The sound they created when they opened up was something akin to the beginning of the Stone Roses second album The Second Coming. A cacophony, a bit like an orchestra warming up, but it worked, and it promised ever so much. The big rolling and tripping African beats soon took hold and the rest of the night was a continuous drive up world music route 66, Sangaré’s deeper female tones and proclamations, complimented by the more girly, silky sounds of the backing singers. Occasionally, there would be a country twang to the music, the ghost of Sufjan Stevens could occasionally be seen floating over proceedings. Sometimes it would get a bit funky and on one occasion it almost went a bit Josh Wink.

Having said that there were no major music detours, nothing to make this music stand out in the eye of a mind addled by western rock and pop. There were occasional guitar solos, hammond organ solos which blew me away, and an impressive Ngoni harp solo played in some parts with the help of teeth. Jimi Hendrix eat your Ngoni harp out! Towards the end of the show when the band started to freestyle, the two supporting singers had a few minutes to show their own wares, and my word were they impressive so much so that you kind of felt it might have been worth making a bit more use of them in the show.

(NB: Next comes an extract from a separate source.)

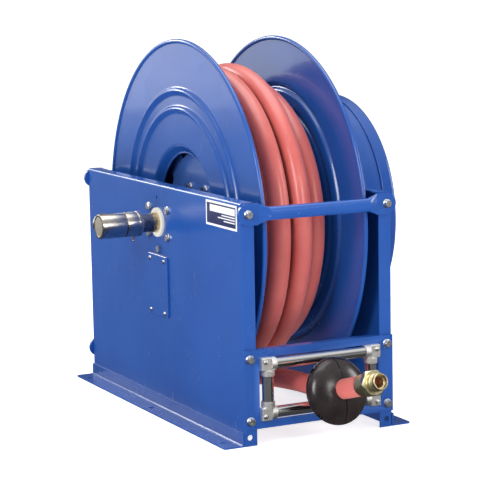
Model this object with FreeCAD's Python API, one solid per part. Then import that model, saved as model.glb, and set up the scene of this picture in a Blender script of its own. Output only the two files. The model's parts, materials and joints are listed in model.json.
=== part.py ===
import FreeCAD
import Part
import math
import os

# Spring rewind hose reel: two pan side panels on angle feet, a spool between them on one
# hollow axle, a water swivel on the left, a spring canister on the right, and a hose that
# leaves through four rollers. Millimetres. +X is right seen from the front, +Y the rear,
# +Z up. The origin is the centre of the four corner floor holes, under the feet.

# Frame
frame_width = 318.0          # across the outer faces of the side panels
disc_end_gap = 5.0           # from a spool disc to the front and the rear of the frame
disc_floor_gap = 18.0
axle_below_top = 75.0
panel_sheet = 3.0
bend_radius = 4.0            # outside radius of the panel's folded edges
post_flange = 27.0           # front and rear flanges, folded inwards
top_flange = 25.0
foot_leg = 25.0
foot_reach = 41.0            # from the panel's outer face
foot_sheet = 3.0
foot_corner = 5.0
floor_hole_d = 12.0
floor_hole_out = 24.0        # from the panel's outer face
floor_hole_end = 38.0        # from the end of the foot
post_hole_d = 11.0           # spare hole low in each flange
post_hole_up = 16.0
post_hole_in = 12.7          # every flange hole stands this far in from the panel's face
lift_hole_d = 7.0
lift_hole_drop = 26.0
lift_hole_y = 5.6

# Top and rear bars: tube with flattened ends
bar_tube_d = 25.4
bar_wall = 2.5
bar_end_height = 40.0
bar_end_thick = 6.0
bar_straight_in = 54.0       # end of the round tube, from the panel's outer face
bar_flat_in = 33.0           # start of the flat, from the panel's outer face
bar_blend = 0.4              # the flattened stretch is this much under the tube and the tab
bar_tube_out = 4.0           # the round tube stands this far out from the middle of its flats
bar_bolt_drop = 21.0         # bolt below the top of the frame
rear_low_bar_up = 60.0

# Flange bolts
bolt_d = 8.0
bolt_clear = 0.6
bolt_flats = 13.0
bolt_flange_d = 18.0
bolt_head = 8.0
nut_high = 7.0
bolt_past_nut = 3.0

# Domed screws
screw_d = 5.0
screw_head_d = 9.0
screw_head = 3.0
screw_past = 3.0             # beyond what it holds
rim_screw_head_d = 10.0
rim_screw_head = 4.0

# Guide plate and roller guide
guide_low = 31.5
guide_high = 180.0
guide_lip = 15.0
guide_bolt_low = 47.0
guide_bolt_high = 163.3
window_in = 32.0             # sides of the window, from the panels' outer faces
window_low = 47.0
window_high = 165.0
roller_d = 22.0
roller_pin_d = 8.0
running_gap = 0.05           # radial, wherever one piece turns on another
end_gap = 0.35               # along the axis, beside a piece that turns
roller_in = 49.0             # axes of the upright rollers, from the panels' outer faces
roller_half_z = 46.0         # axes of the level rollers, from the window's middle
roller_edge = 0.8
roller_pin_short = 1.5       # a pin ends this far inside its collars' far ends
block_wide = 21.0
block_high = 25.0
block_deep = 10.0
block_round = 2.0
block_seat = 0.5             # the window's corner tabs reach this far past the blocks' edges
block_in = 43.0              # middles of the blocks, from the panels' outer faces
block_half_z = 47.0
collar_d = 26.0
collar_long = 10.0
block_screw_d = 6.0
block_screw_out = 3.0        # from the block's middle, across and up
block_screw_up = 4.0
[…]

A big part of the show is Sangaré herself, she seemed to show more and more or herself as the night progressed, by the end she had become compere and story teller as much as singer. The interesting thing about Sangaré, which kind of flies in the face of the stereotype of world music, is that for the first two-thirds of the night, she invariably sang with a look on her face that moved between severe and pained. No matter that very few people could understand the language she was singing in, she was clearly not here to just throw a party, there was stuff she needed to get off her chest. She’d point at the audience, as if casting them in the roll of the villain she was singing of, slice her hand down, hold the palm of her hand out to stop us and then wag her finger, and in one song she kept drawing her finger across her neck. You felt that if she had a husband and children, they more than likely knew their place in the home.

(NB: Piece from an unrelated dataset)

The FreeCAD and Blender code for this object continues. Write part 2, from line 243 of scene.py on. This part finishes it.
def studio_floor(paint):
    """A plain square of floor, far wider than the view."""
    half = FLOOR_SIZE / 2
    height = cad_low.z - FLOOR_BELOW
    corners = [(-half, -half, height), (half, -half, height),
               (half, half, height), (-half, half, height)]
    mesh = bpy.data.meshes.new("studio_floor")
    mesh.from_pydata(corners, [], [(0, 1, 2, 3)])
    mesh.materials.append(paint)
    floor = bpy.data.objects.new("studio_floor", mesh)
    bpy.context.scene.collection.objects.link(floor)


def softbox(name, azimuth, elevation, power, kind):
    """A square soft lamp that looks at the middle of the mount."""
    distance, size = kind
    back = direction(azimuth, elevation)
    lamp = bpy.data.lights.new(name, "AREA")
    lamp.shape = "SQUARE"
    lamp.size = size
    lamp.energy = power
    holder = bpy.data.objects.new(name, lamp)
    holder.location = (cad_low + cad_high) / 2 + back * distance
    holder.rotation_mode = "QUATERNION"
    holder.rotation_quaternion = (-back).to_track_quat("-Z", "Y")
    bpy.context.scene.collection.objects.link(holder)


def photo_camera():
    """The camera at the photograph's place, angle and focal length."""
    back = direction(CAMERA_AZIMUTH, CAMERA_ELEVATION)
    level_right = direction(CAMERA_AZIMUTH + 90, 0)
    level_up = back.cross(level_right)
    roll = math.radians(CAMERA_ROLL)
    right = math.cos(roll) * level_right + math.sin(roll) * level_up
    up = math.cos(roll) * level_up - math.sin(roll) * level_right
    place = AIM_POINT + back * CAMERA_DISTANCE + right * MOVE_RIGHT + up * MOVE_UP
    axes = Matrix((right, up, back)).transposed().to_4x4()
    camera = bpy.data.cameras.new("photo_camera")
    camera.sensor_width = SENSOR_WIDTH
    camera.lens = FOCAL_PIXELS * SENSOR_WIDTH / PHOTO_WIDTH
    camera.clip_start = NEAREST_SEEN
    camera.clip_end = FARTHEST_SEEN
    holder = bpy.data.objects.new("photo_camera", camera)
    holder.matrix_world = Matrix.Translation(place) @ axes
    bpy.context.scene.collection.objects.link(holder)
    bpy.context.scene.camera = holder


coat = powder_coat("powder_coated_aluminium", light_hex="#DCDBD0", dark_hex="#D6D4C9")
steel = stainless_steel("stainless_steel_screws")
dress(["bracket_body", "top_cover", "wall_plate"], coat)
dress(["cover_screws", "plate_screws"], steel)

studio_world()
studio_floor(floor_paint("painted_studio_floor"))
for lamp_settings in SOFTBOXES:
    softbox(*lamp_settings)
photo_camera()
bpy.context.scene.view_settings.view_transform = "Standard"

Sangaré is not afraid of lecturing and of sharing her suffering. She spoke about how the white man’s colonisation of Mali had taken away their identity. She talked about how things in Mali were not good but that she and others like her would fight to the last minute. One of her songs seemed to her addressing the ‘state of the nation’. Sangaré said these things, but she said most of them in French (occasionally breaking out into English) which amused me for some reason given Britain’s reluctance to learn foreign languages. Being lectured to in French about white colonialism wasn’t the kind of gig that post-Brexit Britain had voted for, I imagined. How would this have gone down in the backroom of a pub in Dagenham I thought? Cross-cultural communication can be uncomfortable. At one point she introduced a song as being about Mali and then shouted at ‘Do you know Mali?’ Many I imagine knew nothing of Mali, but everyone wished they did just to make that moment a happy one. Most of the audience didn’t understand French, did Sangaré know that? Did she care? Sangaré chided a member of the audience, half-jokingly, for laughing at her English and threatened to say nothing more in English if there was any more mirth. ‘Do you speak Bambara?’ she asked, pumping her chest out, to which everyone cheered. But had anyone really laughed at Sangaré’s English? Was this paranoia on her part? Or was this all just theatre?

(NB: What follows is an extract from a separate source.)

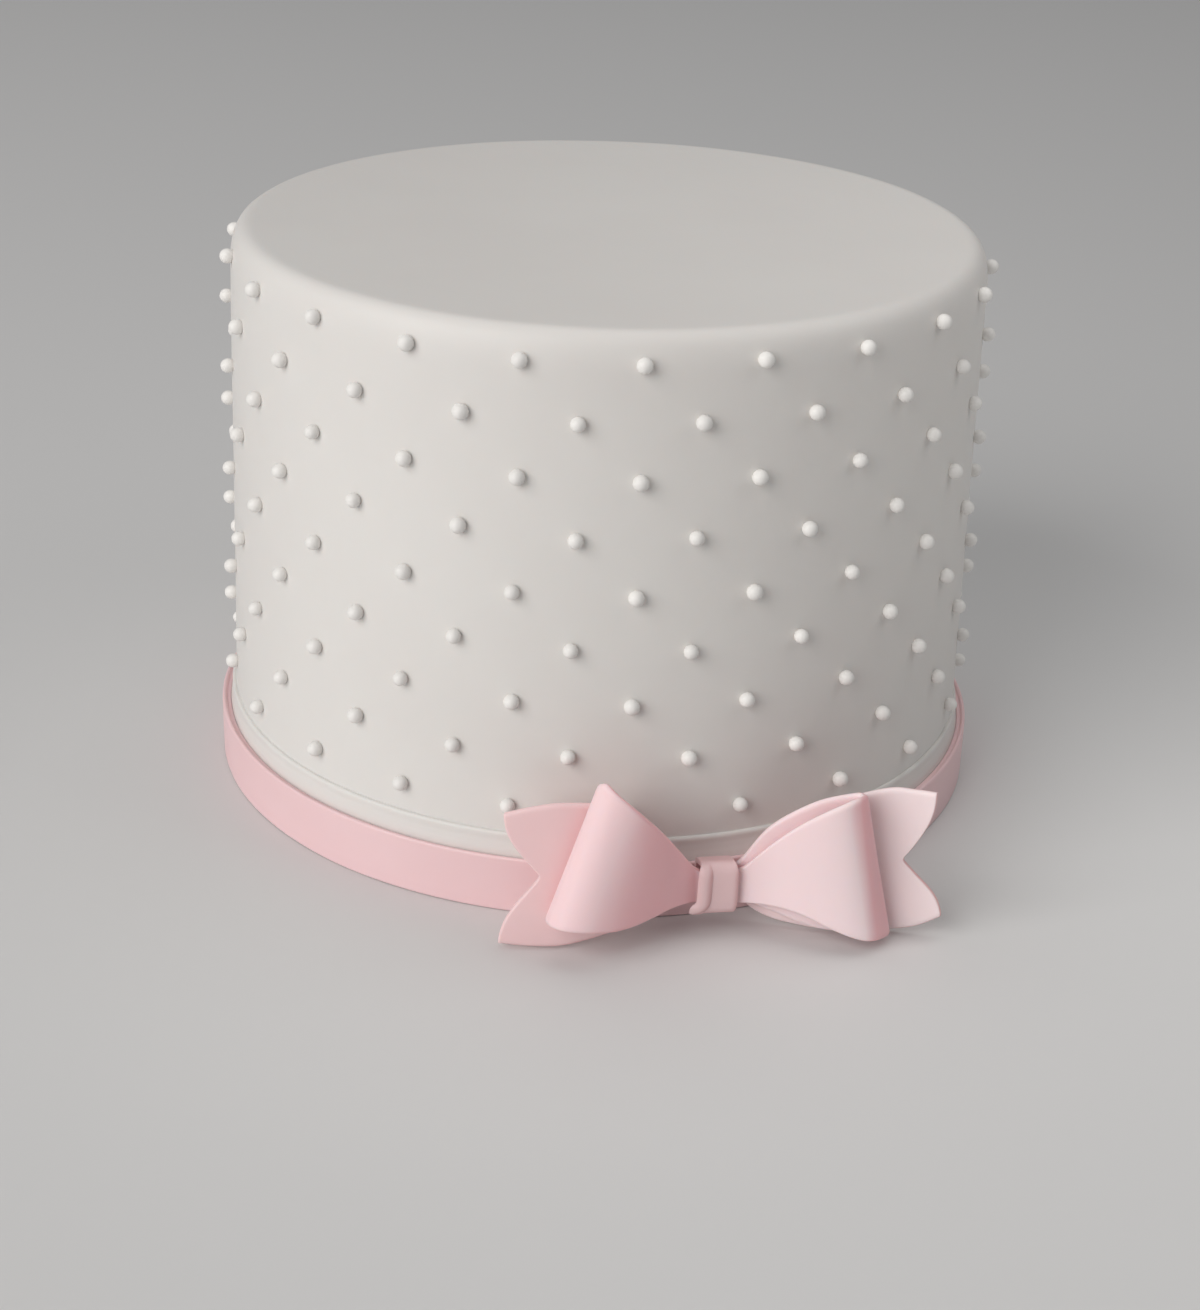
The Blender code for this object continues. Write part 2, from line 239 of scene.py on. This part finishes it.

The audience responded well to Sangaré. I got the impression that Malians in the audience and tuned in others had come with the expressed purpose of sharing a spiritual communion with Sangaré and others who shared the singer’s concerns; there were enough white women in their fifties with short bleached hair for me to think that there must be at least one Gender Studies lecturer in the audience. With about twenty minutes to go, and after a sad and funereal song dedicated to a boy who had lost his mother, Sangaré and band changed tact and switched into party mode and went into a funk jam. The audience responded, albeit gently. Londoners generally are infamous for not dancing and with the exception of the person standing in front of me, there was not a single member of the audience who decided to loose themselves to the music during the night. Nevertheless with the spirit of the place lifted, there were smiles all around, and jigs a plenty. Sangaré went on to introduce each member of the band, and as already mentioned, everyone got their turn to do a solo. The highlight for me was seeing the smile which broke out on to the face of the Ngoni harp player, as he took centre stage with the guitarist. Although smaller than the guitar player he managed to play his harp and jump up and down and ruffle the hair of the guitarist all at the same time. The guitarist looked across to his contemporary looking a little uncertain as to whether this kind of thing ought to be going on on-stage, but he was too focused on getting his chords right to be able to formulate an opinion.